Turki is an extraordinarily controversial figure. His appointment strengthens ties between Washington and Riyadh, and sends the U.S. someone whom the administration cannot help but appreciate; on the other hand, his appointment deprives King Abdullah of a precious advisor, a trusted confidant and a useful bulwark against the royal family's ultra-conservatives such as Prince Sultan, who would like to wrench Saudi Arabia free from Washington's sphere of influence.
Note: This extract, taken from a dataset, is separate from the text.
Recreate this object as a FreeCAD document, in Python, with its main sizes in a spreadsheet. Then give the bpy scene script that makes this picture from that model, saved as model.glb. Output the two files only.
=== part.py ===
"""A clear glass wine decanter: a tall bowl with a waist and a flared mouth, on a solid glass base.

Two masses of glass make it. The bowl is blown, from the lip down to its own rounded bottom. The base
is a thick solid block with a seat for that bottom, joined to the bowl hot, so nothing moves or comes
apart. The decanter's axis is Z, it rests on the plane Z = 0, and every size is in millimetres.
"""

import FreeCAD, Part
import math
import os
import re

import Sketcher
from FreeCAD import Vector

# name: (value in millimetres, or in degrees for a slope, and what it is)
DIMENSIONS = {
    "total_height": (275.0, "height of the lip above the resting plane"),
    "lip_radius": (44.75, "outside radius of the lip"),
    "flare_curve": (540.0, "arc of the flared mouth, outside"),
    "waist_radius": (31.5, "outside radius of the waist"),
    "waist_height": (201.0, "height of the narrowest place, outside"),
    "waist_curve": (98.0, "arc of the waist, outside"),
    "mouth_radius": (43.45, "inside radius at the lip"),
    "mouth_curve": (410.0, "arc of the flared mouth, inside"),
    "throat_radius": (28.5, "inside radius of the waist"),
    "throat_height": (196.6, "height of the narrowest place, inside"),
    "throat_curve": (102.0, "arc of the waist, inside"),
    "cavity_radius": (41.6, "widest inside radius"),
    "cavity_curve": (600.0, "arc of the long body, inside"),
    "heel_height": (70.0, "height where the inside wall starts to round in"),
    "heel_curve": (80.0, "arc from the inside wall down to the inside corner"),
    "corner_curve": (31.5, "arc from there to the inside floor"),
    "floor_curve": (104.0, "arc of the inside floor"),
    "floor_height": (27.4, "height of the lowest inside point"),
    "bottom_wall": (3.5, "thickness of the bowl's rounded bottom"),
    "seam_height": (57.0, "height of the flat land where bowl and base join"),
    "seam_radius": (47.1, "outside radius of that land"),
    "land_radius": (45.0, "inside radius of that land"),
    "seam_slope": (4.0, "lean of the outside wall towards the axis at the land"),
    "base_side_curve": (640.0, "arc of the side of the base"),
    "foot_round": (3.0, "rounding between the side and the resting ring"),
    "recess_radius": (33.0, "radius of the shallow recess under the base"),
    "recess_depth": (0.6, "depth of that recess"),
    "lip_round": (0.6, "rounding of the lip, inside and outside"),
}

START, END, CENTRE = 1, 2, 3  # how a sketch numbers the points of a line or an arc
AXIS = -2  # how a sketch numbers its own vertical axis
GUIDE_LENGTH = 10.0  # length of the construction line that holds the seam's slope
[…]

For Turki, this appointment is certainly an important recognition of his career in general, and of his ability to liaise with Americans in particular, although in the present political and economic situation a figure of such significant capabilities might well act effectively in the domestic context by staying at home.

The Bottom Line

Turki's appointment in the U.S. appears likely to enhance U.S. effectiveness in the "war on terrorism" and to deprive al-Qaeda of an important target at home. The prince looks to be the right choice when considering the common U.S.-Saudi effort to manage the complex relations between the Bush administration and the new king.

Both the Saudi and the Middle East's general context will likely push Riyadh to take initiatives to counter internal fundamentalist drives and to increase the new sovereign's charisma and prestige. In order to reach these goals, the active support from Washington is needed. Therefore, Turki's role will become indispensable to elaborate and promote policies which can harmonize Saudi and American interests -- especially when discrepancies appear.

The new king might also try to obtain a new commitment from Washington for an independent Palestinian state -- especially if the evolving Iraq situation will allow such a move, which is expected by so many in the Arab world. Such a request would be of great help domestically to keep Saudi fundamentalists under control, but it would also provide the U.S. an opportunity to gain new credibility as a mediator in the Muslim world.